And volume `test-job-1` should have recurring job-group `default` label.
volume `test-job-2` should have recurring job `snapshot2` label.
volume `test-job-2` should have recurring job `backup2` label.
#### Integration test - test_recurring_job_snapshot
Scenario: test recurring job snapshot
Given volume `test-job-1` created, attached, and healthy.
volume `test-job-2` created, attached, and healthy.
When create `snapshot1` recurring job with `default` in groups.
Then should have 1 cron job.
And volume `test-job-1` should have volume-head 1 snapshot.
volume `test-job-2` should have volume-head 1 snapshot.
When write some data to volume `test-job-1`.
write some data to volume `test-job-2`.
Then volume `test-job-1` should have 2 snapshots after scheduled time.
volume `test-job-2` should have 2 snapshots after scheduled time.
When write some data to volume `test-job-1`.
write some data to volume `test-job-2`.
And wait for `snapshot1` cron job scheduled time.
Then volume `test-job-1` should have 3 snapshots after scheduled time.
volume `test-job-2` should have 3 snapshots after scheduled time.
#### Integration test - test_recurring_job_backup
Scenario: test recurring job backup (S3/NFS)
Given volume `test-job-1` created, attached, and healthy.
volume `test-job-2` created, attached, and healthy.
When create `backup1` recurring job with `default` in groups.

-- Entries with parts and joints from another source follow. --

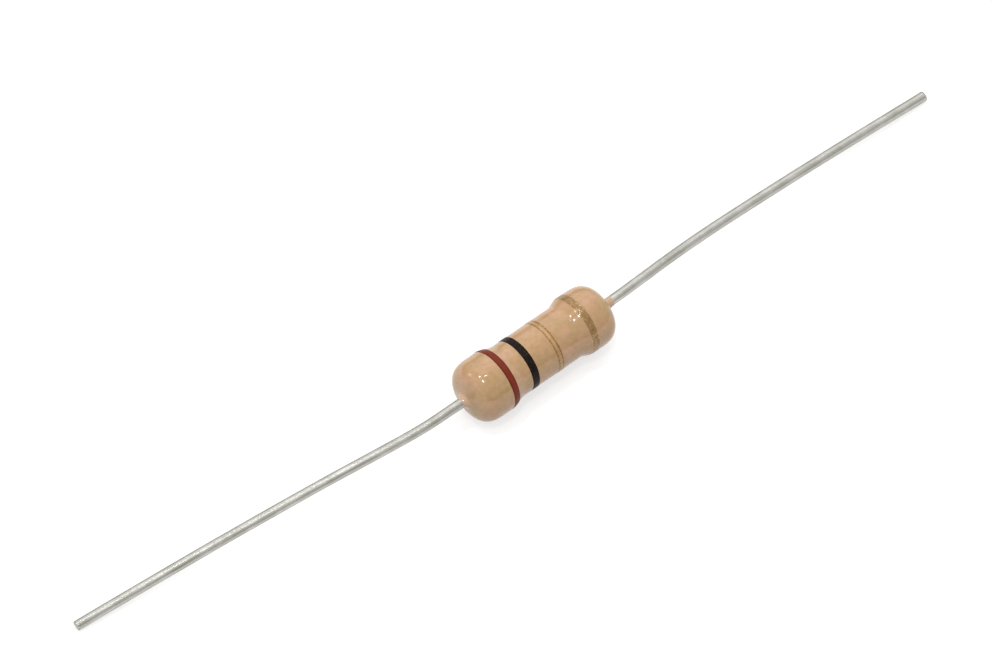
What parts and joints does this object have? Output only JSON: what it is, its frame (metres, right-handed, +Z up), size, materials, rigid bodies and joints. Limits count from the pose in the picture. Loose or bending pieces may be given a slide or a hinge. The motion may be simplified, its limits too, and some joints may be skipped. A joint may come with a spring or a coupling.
{
  "type": "axial resistor",
  "caption": "Axial-lead film resistor: a dog-bone body with colour bands and two bent wire leads, lying at rest.",
  "frame": {"origin": "on the surface that the resistor lies on, under the middle of its footprint", "axes": "+X along the body's axis towards the end with the last gold band; +Z up from the surface"},
  "size_m": [0.0656, 0.0056, 0.0042],
  "materials": {
    "tan_epoxy": "glossy cast epoxy",
    "brown_ink": "printed ink",
    "black_ink": "printed ink",
    "gold_ink": "printed ink with bronze flake",
    "tinned_copper": "bright tin over drawn copper wire",
    "cap_metal": "tin-plated drawn cup",
    "white_ceramic": "fired, unglazed",
    "carbon_film": "baked carbon film"
  },
  "bodies": {
    "root": {"ceramic_rod": "white_ceramic", "carbon_film": "carbon_film", "end_cap_left": "cap_metal", "end_cap_right": "cap_metal", "lead_left": "tinned_copper", "lead_right": "tinned_copper", "epoxy_coating": "tan_epoxy", "band_1_brown": "brown_ink", "band_2_black": "black_ink", "band_3_gold": "gold_ink", "band_4_gold": "gold_ink"}
  },
  "joints": []
}
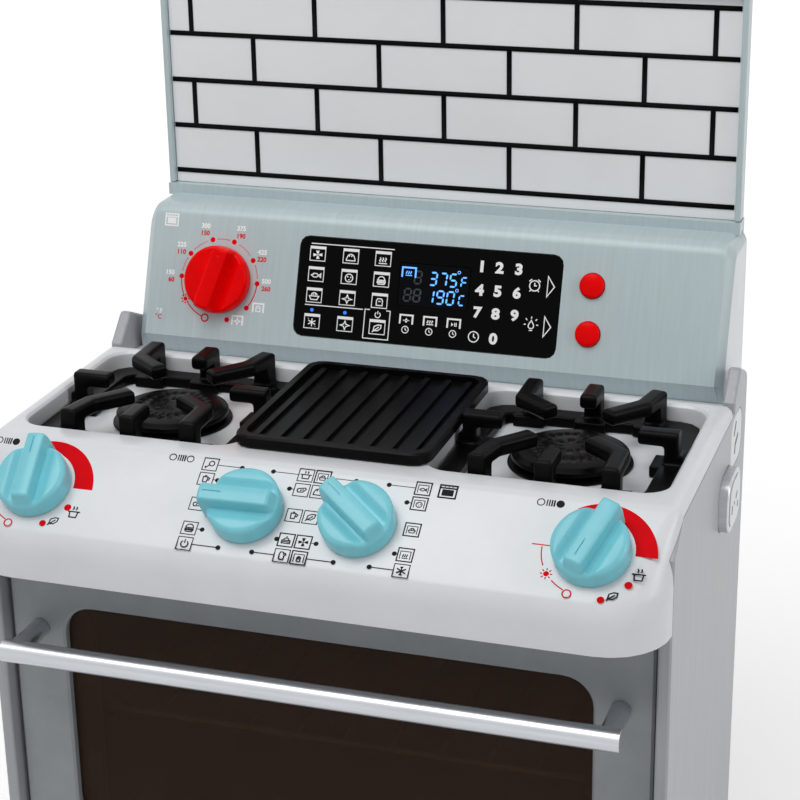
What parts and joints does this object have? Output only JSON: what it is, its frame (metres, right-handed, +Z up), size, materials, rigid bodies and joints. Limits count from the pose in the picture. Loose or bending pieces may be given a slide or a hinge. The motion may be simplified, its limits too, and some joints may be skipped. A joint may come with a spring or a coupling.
{
  "type": "toy oven",
  "caption": "Floor-standing toy oven with two hobs and a griddle, turning knobs, a control console with a dial and push buttons, a tiled backsplash and a drop-down door.",
  "frame": {"origin": "on the floor, under the middle of the toy", "axes": "-Y faces the person who plays, +X is that person's right, +Z is up"},
  "size_m": [0.5588, 0.41, 0.8127],
  "materials": {
    "white_shell": "smooth",
    "side_grey": "fine brushed look",
    "console_grey": "fine brushed look",
    "inner_grey": "plain",
    "liner_dark": "plain",
    "door_grey": "fine brushed look",
    "turquoise": "satin",
    "red": "satin",
    "hob_black": "satin",
    "display_black": "polished",
    "screen": "polished, lit",
    "window_smoke": "polished",
    "tile_white": "smooth",
    "line_black": "printed",
    "rubber_dark": "plain",
    "board_green": "plain",
    "steel": "satin",
    "silver": "metal look"
  },
  "bodies": {
    "cabinet": {"worktop": "white_shell", "side_panel_left": "side_grey", "side_panel_right": "side_grey", "base_tray": "inner_grey", "rear_cover": "inner_grey", "front_frame": "door_grey", "oven_liner": "liner_dark", "battery_box": "inner_grey", "battery_door": "inner_grey", "side_plate": "white_shell", "burner_left": "hob_black", "burner_right": "hob_black", "grate_left": "hob_black", "grate_right": "hob_black", "griddle": "hob_black", "console_shell": "console_grey", "console_back": "console_grey", "display_panel": "display_black", "display_screen": "screen", "dial_switch": "rubber_dark", "button_mat": "rubber_dark", "control_board": "board_green", "speaker": "rubber_dark", "splash_frame": "console_grey", "splash_panel": "tile_white", "tile_lines": "line_black", "hinge_pin_left": "steel", "hinge_pin_right": "steel", "rear_screw_1": "steel", "foot_1": "rubber_dark", "rear_screw_2": "steel", "foot_2": "rubber_dark", "rear_screw_3": "steel", "foot_3": "rubber_dark", "rear_screw_4": "steel", "foot_4": "rubber_dark"},
    "oven_door": {"door_front": "door_grey", "door_glass": "window_smoke", "door_back": "inner_grey", "door_handle": "silver"},
    "rack": {"oven_rack": "steel"},
    "dial": {"temperature_dial": "red"},
    "upper_button": {"button_upper": "red"},
    "lower_button": {"button_lower": "red"},
    "side_push": {"side_button": "silver", "side_button_label": "white_shell"},
    "hob_knob_1": {"knob_1": "turquoise", "click_wheel_1": "inner_grey"},
    "hob_knob_2": {"knob_2": "turquoise", "click_wheel_2": "inner_grey"},
    "hob_knob_3": {"knob_3": "turquoise", "click_wheel_3": "inner_grey"},
    "hob_knob_4": {"knob_4": "turquoise", "click_wheel_4": "inner_grey"}
  },
  "joints": [
    {"name": "knob_1_turn", "type": "hinge", "parent": "cabinet", "child": "hob_knob_1", "pos_m": [-0.2183, -0.16848, 0.47465], "axis": [0, -0.6036, 0.7973], "continuous": true},
    {"name": "knob_2_turn", "type": "hinge", "parent": "cabinet", "child": "hob_knob_2", "pos_m": [-0.044, -0.16848, 0.47465], "axis": [0, -0.6036, 0.7973], "continuous": true},
    {"name": "knob_3_turn", "type": "hinge", "parent": "cabinet", "child": "hob_knob_3", "pos_m": [0.044, -0.16848, 0.47465], "axis": [0, -0.6036, 0.7973], "continuous": true},
    {"name": "knob_4_turn", "type": "hinge", "parent": "cabinet", "child": "hob_knob_4", "pos_m": [0.2183, -0.16848, 0.47465], "axis": [0, -0.6036, 0.7973], "continuous": true},
    {"name": "dial_turn", "type": "hinge", "parent": "cabinet", "child": "dial", "pos_m": [-0.1873, 0.12701, 0.55221], "axis": [0, -0.9391, 0.3437], "continuous": true},
    {"name": "upper_button_press", "type": "slide", "parent": "cabinet", "child": "upper_button", "axis": [0, 0.9391, -0.3437], "range_m": [0, 0.0025], "stiffness_N_per_m": 200, "springref_m": -0.002},
    {"name": "lower_button_press", "type": "slide", "parent": "cabinet", "child": "lower_button", "axis": [0, 0.9391, -0.3437], "range_m": [0, 0.0025], "stiffness_N_per_m": 200, "springref_m": -0.002},
    {"name": "side_button_press", "type": "slide", "parent": "cabinet", "child": "side_push", "axis": [-1, 0, 0], "range_m": [0, 0.0026], "stiffness_N_per_m": 250, "springref_m": -0.002},
    {"name": "door_swing", "type": "hinge", "parent": "cabinet", "child": "oven_door", "pos_m": [0, -0.135, 0.078], "axis": [1, 0, 0], "range_deg": [0, 90]},
    {"name": "rack_slide", "type": "slide", "parent": "cabinet", "child": "rack", "axis": [0, -1, 0], "range_m": [0, 0.02]}
  ]
}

Then should have 1 cron job.
And volume `test-job-1` should have 0 backup.
volume `test-job-2` should have 0 backup.
When write some data to volume `test-job-1`.
write some data to volume `test-job-2`.
And wait for `backup1` cron job scheduled time.
Then volume `test-job-1` should have 1 backups.
volume `test-job-2` should have 1 backups.
When write some data to volume `test-job-1`.
write some data to volume `test-job-2`.
And wait for `backup1` cron job scheduled time.
Then volume `test-job-1` should have 2 backups.
volume `test-job-2` should have 2 backups.
#### Integration test - test_recurring_job_while_volume_detached
Scenario: test recurring job while volume is detached
Given volume `test-job-1` created, and detached.
volume `test-job-2` created, and detached.
And attach volume `test-job-1` and write some data.
attach volume `test-job-2` and write some data.
And detach volume `test-job-1`.
detach volume `test-job-2`.
When create `snapshot1` recurring job running at 1 minute interval,
and with `default` in groups,
and with `retain` set to `2`.
And 1 cron job should be created.
And wait for 2 minutes.
Then attach volume `test-job-1` and wait until healthy.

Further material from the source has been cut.